It is becoming increasingly difficult to keep up with all of the announcements from a raft of central banks and think tanks but here are some that caught my attention:
• The Bank of England published Design note – Intermediary roles and scheme rulebook which lays out potential roles and responsibilities of digital pound intermediaries and a preliminary conceptual framework for a digital pound rulebook. The overall framework is expected to cover:
o Product vision and strategy
o Scheme and regulation
o Technology
o Operations
This design note focuses on the Scheme subsection and considers:
o Actors
o System management
o Obligations and minimum standards
o Activities and the provision of services
o Compliance
Although many of the types of institutions that currently exist could easily migrate in a world of digital payments, a key development for Payment Interface Providers (PIP) is that a digital pound is a direct liability of the Bank of England and is thus a financially risk-free asset. This means that a PIP does not maintain its own balance sheet for users’ accounts. This should allow them to focus more on service innovation than firms that are responsible for deposit-taking, custody of client assets, or balance sheet dependent financial intermediation like mortgage lending. This supports innovation and growth by making it easier for new entrants, fintech and non-traditional players to participate in the digital pound ecosystem. This should also allow incumbent payments firms to provide additional services beyond their current offerings, through the digital pound.
• The Bank of England launched the Digital Pound Lab (“Lab”) - an experimental platform. The Lab will enable firms to experiment with possible digital pound products and services using the infrastructure provided, and to evaluate the viability of prospective business models. It will also enable the Bank to assess the requirements necessary for a digital pound to provide a platform for innovation.
• The Bank of England issued a report on offline payments to assess whether it was technically feasible to implement an offline payment functionality for a digital pound. Offline CBDC would be an innovative feature with potential to support different policy goals, such as resilience or financial inclusion. Whilst the project demonstrated that it might be technically feasible to implement an offline payment functionality for a digital pound, there are security, performance, and user experience challenges which need to be explored further. One key area is the security challenges related to double spending and counterfeiting. Heavy reliance on secure elements meant that if the secure elements were breached, double spending and counterfeiting might occur. Secure elements are commonly used in payments today, but they are, in most cases, paired with immediate online authentication, thus limiting losses. In contrast, the online layer in an offline payment (online reconciliation) occurs only after the transaction has taken place and losses have already been incurred.
• The European Central Bank (ECB) established an innovation platform to collaborate with European stakeholders in the context of the digital euro project.
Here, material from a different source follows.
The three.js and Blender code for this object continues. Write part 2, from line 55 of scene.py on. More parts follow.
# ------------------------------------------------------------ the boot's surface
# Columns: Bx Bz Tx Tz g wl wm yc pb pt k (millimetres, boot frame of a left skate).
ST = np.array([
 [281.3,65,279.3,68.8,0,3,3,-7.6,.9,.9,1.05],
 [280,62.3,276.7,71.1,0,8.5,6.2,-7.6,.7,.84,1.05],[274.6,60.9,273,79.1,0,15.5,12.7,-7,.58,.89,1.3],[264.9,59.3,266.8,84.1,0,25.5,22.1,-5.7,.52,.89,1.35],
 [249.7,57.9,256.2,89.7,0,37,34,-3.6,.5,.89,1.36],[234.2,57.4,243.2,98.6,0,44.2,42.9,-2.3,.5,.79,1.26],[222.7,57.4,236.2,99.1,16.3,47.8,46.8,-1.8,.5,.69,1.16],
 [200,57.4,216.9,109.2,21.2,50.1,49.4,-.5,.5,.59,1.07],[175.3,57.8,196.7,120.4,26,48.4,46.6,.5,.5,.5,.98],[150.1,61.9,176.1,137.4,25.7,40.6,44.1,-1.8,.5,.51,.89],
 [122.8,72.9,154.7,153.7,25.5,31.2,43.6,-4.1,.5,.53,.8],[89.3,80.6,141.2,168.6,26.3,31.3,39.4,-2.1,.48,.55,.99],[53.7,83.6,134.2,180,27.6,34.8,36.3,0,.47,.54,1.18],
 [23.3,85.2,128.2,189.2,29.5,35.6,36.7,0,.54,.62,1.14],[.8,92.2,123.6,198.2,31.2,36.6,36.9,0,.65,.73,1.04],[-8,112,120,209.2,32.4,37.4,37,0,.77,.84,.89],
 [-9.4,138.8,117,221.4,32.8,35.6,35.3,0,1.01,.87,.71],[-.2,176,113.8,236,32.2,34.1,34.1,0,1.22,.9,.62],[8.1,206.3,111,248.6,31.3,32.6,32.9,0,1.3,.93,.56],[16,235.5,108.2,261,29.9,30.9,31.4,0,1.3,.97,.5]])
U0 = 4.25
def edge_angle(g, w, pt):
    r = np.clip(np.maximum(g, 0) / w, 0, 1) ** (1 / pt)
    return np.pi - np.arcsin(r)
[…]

Almost 70 market participants – including merchants, fintech companies, start-ups, banks and other payment service providers – signed up to work with the ECB to explore digital euro payment functionalities and use cases.
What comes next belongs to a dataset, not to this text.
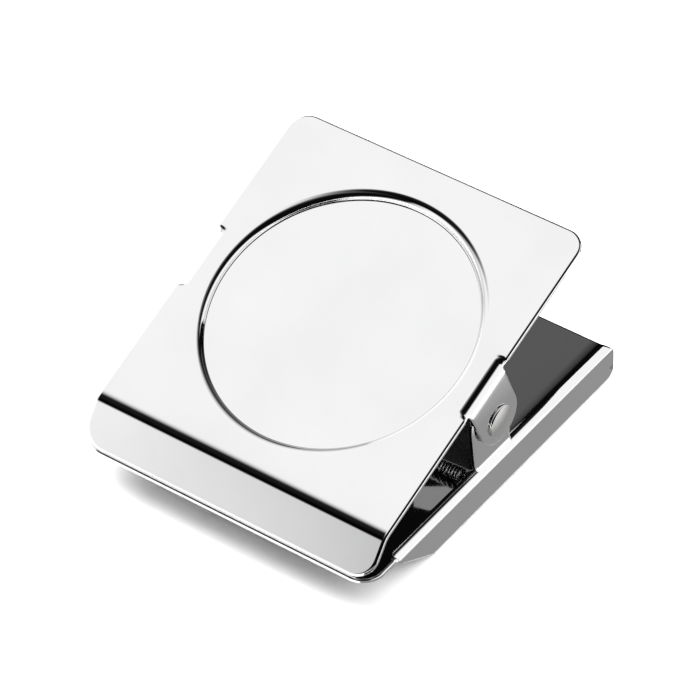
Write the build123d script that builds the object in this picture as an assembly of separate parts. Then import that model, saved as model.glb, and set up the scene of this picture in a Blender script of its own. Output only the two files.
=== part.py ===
from build123d import *
import os
from math import acos, atan2, cos, degrees, hypot, pi, radians, sin, tan

# Magnetic spring clip: two stamped plates on a cross pin, two torsion springs, one block magnet.
# Millimetres. +X along the pin, +Y towards the handles, +Z up. The magnet's face lies on Z = 0.

# ---- driving dimensions ----
width = 57.0               # both plates, side to side
sheet = 0.8                # steel thickness
edge_round = 0.18          # rounding of the plates' sheared edges

magnet_long = 50.8         # along X
magnet_wide = 25.4
magnet_thick = 6.35
magnet_chamfer = 0.4
bond_thick = 0.15
bond_inset = 0.4           # the bond stops short of the magnet's long edges
bond_long = 24.8           # along X, between the two openings in the back plate

back_long = 67.76          # jaw lip's edge to the flanges' handle ends
back_end_inset = 1.8       # the flanges run past the plate's own end by this much
flange_depth = 7.1         # top face to the flanges' lower edge
flange_bend = 1.4          # outer radius
flange_start = 7.56        # behind the jaw lip's edge
flange_nose_back = 1.3     # steep first step of the flange's front edge
flange_nose_down = 2.4
flange_ramp = 9.5          # the ramp meets the lower edge this far behind the flange's start
flange_corner = 2.0
jaw_corner = 4.0
lip_reach = 0.56           # the back jaw's edge stands this far past the front jaw's lower edge

pivot_from_jaw = 34.77     # pin axis behind the front jaw's lower edge
pivot_height = 7.76        # pin axis above the back plate's top face
plate_angle = 20.93        # between the plates when the jaw is shut

front_long = 59.5          # ridge corner to handle end
pivot_along = 28.91        # ridge corner to the pin, along the front plate
pivot_below = 9.94         # front plate's top face to the pin
ridge_angle = 30.9
ridge_bend = 3.3           # outer radius
jaw_gap = 0.05             # air under the front jaw's edge when the jaw is shut
handle_corner = 3.6

dish_along = 29.27         # ridge corner to the dish's centre
dish_mouth = 24.25         # radius where the plate starts to turn down into the dish
dish_depth = 1.05
dish_lip = 1.75            # bend radius at the dish's mouth, on the top face
dish_foot = 0.4            # bend radius at the dish's floor, on the top face

front_ear_along = 29.0     # ridge corner to the middle of the front plate's ears
front_ear_below = 9.5      # front plate's top face to the centre of the ear's round end
front_ear_half = 5.0       # half width, and radius of its round end
front_ear_bend = 1.9       # outer radius
back_ear_along = 34.7      # front jaw's lower edge to the middle of the back plate's ears
back_ear_height = 8.2      # back plate's top face to the centre of the ear's round top
back_ear_face = 27.2       # outer face of the back plate's ears, from the middle
back_ear_base = 4.75       # half width at the foot
back_ear_round = 5.4       # radius of the round top
back_ear_bend = 0.1        # inner radius
relief_radius = 0.75       # notches at the ends of the ear's foot

pin_radius = 1.5
pin_clearance = 0.05       # in the back plate's ears
head_radius = 2.75
head_thick = 0.7
head_chamfer = 0.12

wire = 1.1
coil_radius = 2.5          # to the wire's middle
coil_turns = 5             # whole turns, besides the part turn between the legs
coil_pitch = 1.13
coil_start = 15.0          # inner end of the right-hand spring, from the middle
lower_reach = 10.0         # pin to the end of the leg on the back plate
upper_reach = 13.0         # pin to the end of the leg under the front plate
leg_foot = 2.5             # straight end that lies along the plate
leg_bend = 1.4             # bend radius between leg and foot
leg_gap = 0.05

# ---- places worked out from them ----
half = width / 2
bond_top = magnet_thick + bond_thick
back_top = bond_top + sheet
lip_edge = -back_long / 2
flange_y = lip_edge + flange_start
pivot_y = lip_edge + lip_reach + pivot_from_jaw
pivot_z = back_top + pivot_height
back_ear_y = lip_edge + lip_reach + back_ear_along
tilt = radians(plate_angle)
ridge = radians(ridge_angle)


def front_frame():
    """The front plate's own frame: X across, Y along it from its ridge corner, Z out of its top face."""
    y = pivot_y - pivot_along * cos(tilt) - pivot_below * sin(tilt)
    z = pivot_z - pivot_along * sin(tilt) + pivot_below * cos(tilt)
    return Plane((0, y, z), x_dir=(1, 0, 0), z_dir=(0, -sin(tilt), cos(tilt)))


def jaw_strip_length():
    """Ridge corner to the jaw's edge, so that its lower corner ends just above the back plate."""
    steep = tilt + ridge
    corner_z = front_frame().origin.Z
    return (corner_z - sheet * cos(steep) - back_top - jaw_gap) / sin(steep)


def bar(face, x0, x1):
    """A face drawn in Y and Z, extruded along X from x0 to x1."""
    return Pos(x0, 0, 0) * extrude(Plane.YZ * face, x1 - x0)


def both_sides(shape):
    """The shape and its mirror image on the other side of the middle."""
    return [shape, mirror(shape, Plane.YZ)]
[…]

• With the news that the ratio of cashless payments in Japan rose to 42.8% in 2024, the BOJ Deputy Governor Uchida recently said a CBDC may become "a critical piece of infrastructure" shaping the future of Japan's payment and settlement systems, but stressed that he did not expect demand for cash to disappear in Japan any time soon.
• The government owned State Bank of India announced the results of a pilot study focused on tenant farmers. The initiative aims to prevent misuse of credit by ensuring that loans are used only for farming purposes, such as buying seeds and fertilisers from approved vendors. So far, in FY2025, the report stated that over ₹4.5 crore has been sanctioned under this pilot. In Odisha, 501 tenant farmers had benefited with loan approvals, while in Andhra Pradesh 218 farmers had benefited from the loan sanctions.